Figure 4 demonstrates capacity loss caused by the structural degradation of an older Li-ion when cycled at a 1C, 2C and 3C. The elevated capacity loss at higher C-rates may be lithium plating at the anode caused by rapid charging. [See BU-401a: Fast and Ultra-fast chargers]
![]() Figure 4: Cycle performance of Li-ion with 1C, 2C and 3C charge and discharge. Moderate charge and discharge currents reduce structural degradation. This applies to most battery chemistries. |
Capacity degradation in Electro Powertrains
When choosing batteries for the powertrains, manufacturers of electric vehicles come to different conclusions. Tesla cars use the 18650 cell because the cell is readily available and has a low price. This was a strange choice for the Tesla Roadster, the first EV by Tesla, as the cell was designed for portable devices such as laptops and medical and military devices. Perhaps unknown to Elon Musk, the founder of Tesla Motors, cobalt-blended lithium-ion has a high CE reading that adds to longevity in the way the battery is being used in that application.

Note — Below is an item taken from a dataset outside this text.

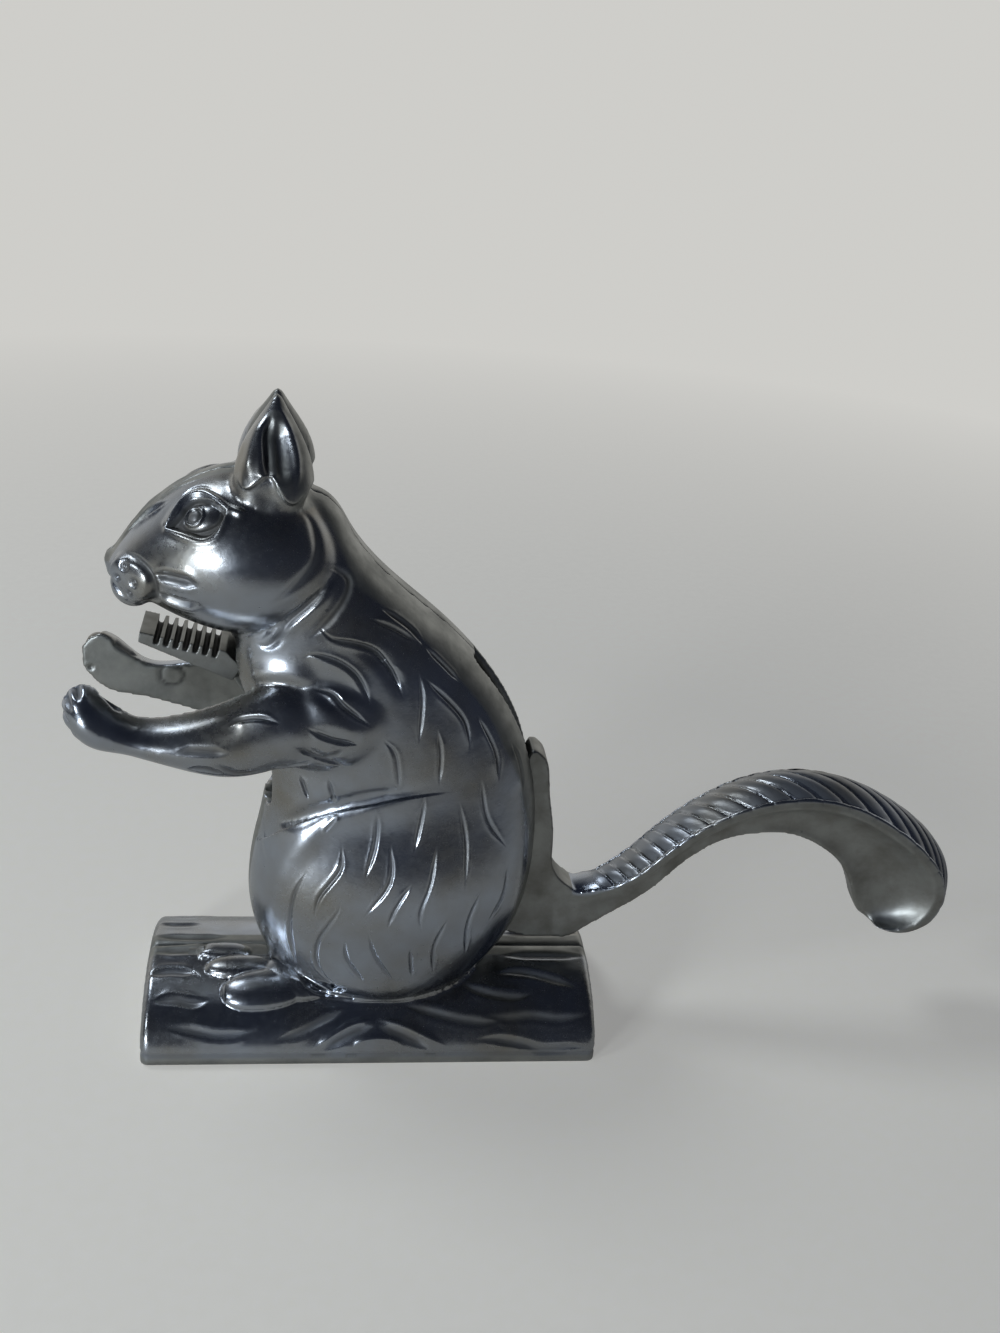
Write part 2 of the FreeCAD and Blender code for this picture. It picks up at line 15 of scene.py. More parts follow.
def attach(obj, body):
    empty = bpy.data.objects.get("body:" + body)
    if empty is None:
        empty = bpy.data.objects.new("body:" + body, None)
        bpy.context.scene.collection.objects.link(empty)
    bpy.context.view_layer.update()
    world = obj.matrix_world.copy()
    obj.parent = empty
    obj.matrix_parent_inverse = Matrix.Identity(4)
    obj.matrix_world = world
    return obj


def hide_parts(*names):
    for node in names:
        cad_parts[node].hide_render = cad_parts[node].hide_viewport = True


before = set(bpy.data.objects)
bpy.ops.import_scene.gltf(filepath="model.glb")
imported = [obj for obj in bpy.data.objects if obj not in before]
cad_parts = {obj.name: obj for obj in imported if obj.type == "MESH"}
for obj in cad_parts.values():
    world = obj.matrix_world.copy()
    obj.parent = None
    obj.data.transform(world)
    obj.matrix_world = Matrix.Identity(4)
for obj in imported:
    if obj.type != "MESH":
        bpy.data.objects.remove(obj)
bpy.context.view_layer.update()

The newer Tesla models use the same concept and to reduce stress, Tesla “super-sizes” the pack. The battery is so large that it operates at a C-rate of only 0.25C (C/4), even at highway speed. This allows Tesla to focus on high energy density for maximum runtime; power density becomes less important. The negative of super-sizing is increased energy consumption due to a heavier vehicle and a higher battery price. (For more information on EV battery choices see BU-1003: Electric Vehicle.)
Summary
The manganese-based Li-ion batteries chosen for the Nissan Leaf and other EVs have excellent lab results. What may have been overlooked in the Nissan Leaf test is the damage that is being done when keeping the battery at high voltage and elevated temperature. As the coulombic efficiency tests reveal, these two conditions can cause more damage than cycling.
The four suspected renegades responsible for capacity loss and the eventual end-of-life of the Li-ion battery are:
- Mechanical degradation of electrodes or loss of stack pressure in pouch-type cells. Careful cell design and correct electrolyte additives minimize this cause. (See Figure 4.)
- Growth of solid electrolyte interface (SEI) on the anode. A barrier forms that obstructs the interaction with graphite, resulting in an increase of internal resistance. SEI is seen as a cause for capacity loss in most graphite-based Li-ion when keeping the charge voltage below 3.92V/cell. Electrolyte additives reduce some of the effect.
- Formation of electrolyte oxidation (EO) at the cathode that may lead to a sudden capacity loss. Keeping the cells at a voltage above 4.10V/cell and at an elevated temperature promotes this phenomenon. Figure 5 demonstrates SEI and EO as a function of voltage.
- Lithium-plating on the surface of the anode caused by high charging rates. (Elevated capacity loss at higher C-rates in Figure 4 might be caused by this.)